David has been renting for the past 10 years

David is renting with his partner and new baby in North Yorkshire. “It’s getting that deposit together that’s really difficult with rent prices.” admits David. “In an ideal world we’d buy, but it’s not possible.”

“If I can prove I’ve been paying rent for the last 10 years of my life why can’t I have a mortgage.”

And David is not alone. Mortgage expert Andrew Montlake believes there is demand for a product like this, which provides another option for people stuck in the rental market. He thinks it will “help some people get onto the property ladder”.

But many renters dreaming of a home will still be unable to get their hands on one of these mortgages. Even if someone has 12 consecutive months of good rental history, they still have to pass credit and affordability checks, ruling out many with CCJs or a poor credit rating.

It is also difficult at the moment to find an affordable property to rent to build that track record. Demand for rented accommodation has soared to more than 50% above normal levels according to Zoopla.

“It’s not necessarily going to help all the people who are looking to buy a first-time home if there aren’t more houses available to buy,” says Will Barber Taylor from Generation Rent.

But, he adds, “it would need to be in combination with other factors to make it effective”.

The government’s Help to Buy scheme saw the Treasury lending homebuyers between 5% and 20% of the cost of a newly-built home, and up to 40% in London. Between April 2013 and September 2022, 375,654 homes were bought using a Help to Buy loan.

The scheme closed to new applicants in October 2022, but there are rumours that something along similar lines could be re-introduced.
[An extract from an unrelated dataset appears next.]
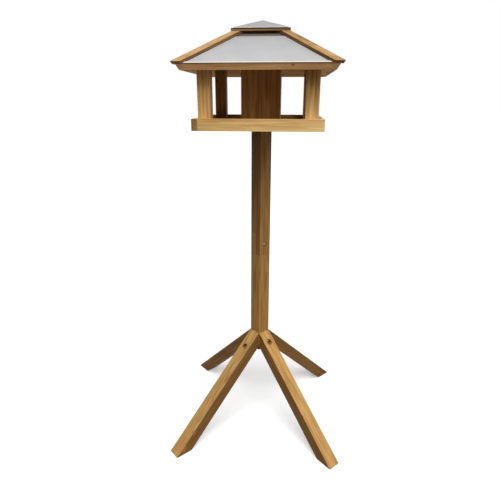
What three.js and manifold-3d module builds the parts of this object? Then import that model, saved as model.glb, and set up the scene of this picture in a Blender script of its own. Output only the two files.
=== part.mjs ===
// Bird table: a tray with a seed silo under a hipped roof, on a jointed pole with four splayed legs.
// Millimetres, +Z up. The ground is z = 0, the pole's axis is x = y = 0 and the front faces -Y.

import * as THREE from 'three';
import { mergeVertices } from 'three/addons/utils/BufferGeometryUtils.js';
import Module from 'manifold-3d';

const wasm = await Module();
wasm.setup();

// Tray: four rim boards around a floor board
const trayWidth = 380;
const rimTopHeight = 1135;
const rimHeight = 34;
const rimThickness = 17;
const floorThickness = 10;

// Corner posts, square, just inside the rim
const postWidth = 38;

// Seed silo: four upright boards, each with a slot at its foot
const siloWidth = 120;
const siloWall = 12;
const slotWidth = 64;
const slotHeight = 14;
const slotRounding = 6;

// Roof: four mitred boards with their eave edges cut square to the slope
const roofPitchDegrees = 31.7;
const roofThickness = 19;
const eaveOverhang = 21.5;
const eaveRise = 127;
const capSeatWidth = 11.5;

// Sheet metal on the roof boards, with a folded hem along the eave
const sheetThickness = 1;
const sheetBareStrip = 8.5;
const hemReach = 1.5;
const hemFold = 5;
const hemOpening = 1.2;

// Battens over the hips, a shallow V in section and a little longer than the sheets
const battenWidth = 38;
const battenThickness = 8;
const battenOverhang = 4;

// Lift-off cap: a flat board with a low metal pyramid, resting on the battens just clear of the
// roof boards, and located by cleats inside the silo
const capClearance = 2;
const capOverhang = 26;
const capThickness = 8;
const capSheetMargin = 7;
const capLip = 3;
const capRise = 28.5;
const cleatWidth = 12;
const cleatDepth = 14;
const cleatClearance = 2;

// Pole: two square sections joined by a half lap, turned an eighth of a turn to the tray
const poleWidth = 48;
const lowerPoleLength = 457;
const lapLength = 78;
const lapBoreDiameter = 16;
const lapBoreDepth = 10;
const poleTail = 12.5;

// Legs: one on each face of the pole, mitred to it and cut level at the ground
const legWidth = 45;
const legDepth = 42;
const legTopHeight = 360;
const footReach = 397;
const legBoreDiameter = 18.5;
const legBoltGrip = 16;
const highBoltShare = 0.558;
const lowBoltShare = 0.856;

// Bolts, nuts and washers for the legs and for the lap in the pole
const legHardware = {
  shank: 8, headWidth: 13, headHeight: 8, socketWidth: 6, socketDepth: 4, chamfer: 0.8,
  nutWidth: 13, nutHeight: 6.5, washerWidth: 16, washerThickness: 1.6, tail: 3,
};
const lapHardware = {
  shank: 6, headWidth: 10, headHeight: 6, socketWidth: 5, socketDepth: 3, chamfer: 0.6,
  nutWidth: 10, nutHeight: 5, washerWidth: 12, washerThickness: 1.6, tail: 2,
};
const boltHolePlay = 0.5;

// Countersunk wood screws: under the corner posts and down into the pole's head
const floorScrew = { headWidth: 8, headHeight: 2.6, shank: 4, tip: 4, length: 40 };
const poleScrew = { headWidth: 10, headHeight: 3.2, shank: 5, tip: 5, length: 60 };
const poleScrewSpacing = 24;

// Edges, fits and cuts
const boardEase = 1;
const poleEase = 2.5;
const fit = 0.3;
const overrun = 50;

// Counts
const quarterTurns = 4;
const easeFacets = 3;
const roundFacets = 24;
const screwFacets = 12;
const hexSides = 6;

// Worked-out places that several pieces share
const trayHalf = trayWidth / 2;
const trayInnerHalf = trayHalf - rimThickness;
const rimBase = rimTopHeight - rimHeight;
const floorTop = rimBase + floorThickness;
const siloHalf = siloWidth / 2;
const siloInnerHalf = siloHalf - siloWall;
const pitch = THREE.MathUtils.degToRad(roofPitchDegrees);
const eaveHalf = trayHalf + eaveOverhang;
const eaveTopHalf = eaveHalf + roofThickness * Math.sin(pitch);
const eaveHeight = rimTopHeight + eaveRise;
const sheetOut = roofThickness + fit + sheetThickness;
const seatHeight = roofHeight(siloHalf + fit + capSeatWidth, roofThickness);
const roofSpan = eaveTopHalf + overrun;

const capHalf = siloHalf + capOverhang;
const battenSeat = seatHeight + capClearance;
const capBase = battenSeat + fit;
const capTop = capBase + capThickness;
const capSheetHalf = capHalf - capSheetMargin;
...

Housing Minister Michael Gove has said all policies to help first time buyers are “under review”.

But a rise in zero-deposit mortgages may not be welcomed by everyone, as riskier mortgages with a high loan to value were a root cause of the 2008 financial crash.

“I know you’re naturally going to get comparisons to what happened last time (in 2008),” says Mr Montlake. “But that was a maverick mortgage market where lenders were just interested in volume rather than quality.”

“The world is very different now,” he says, and adds that his opinion has changed over the past 15 years, as long as the 100% loan value mortgages are “underwritten sensibly”.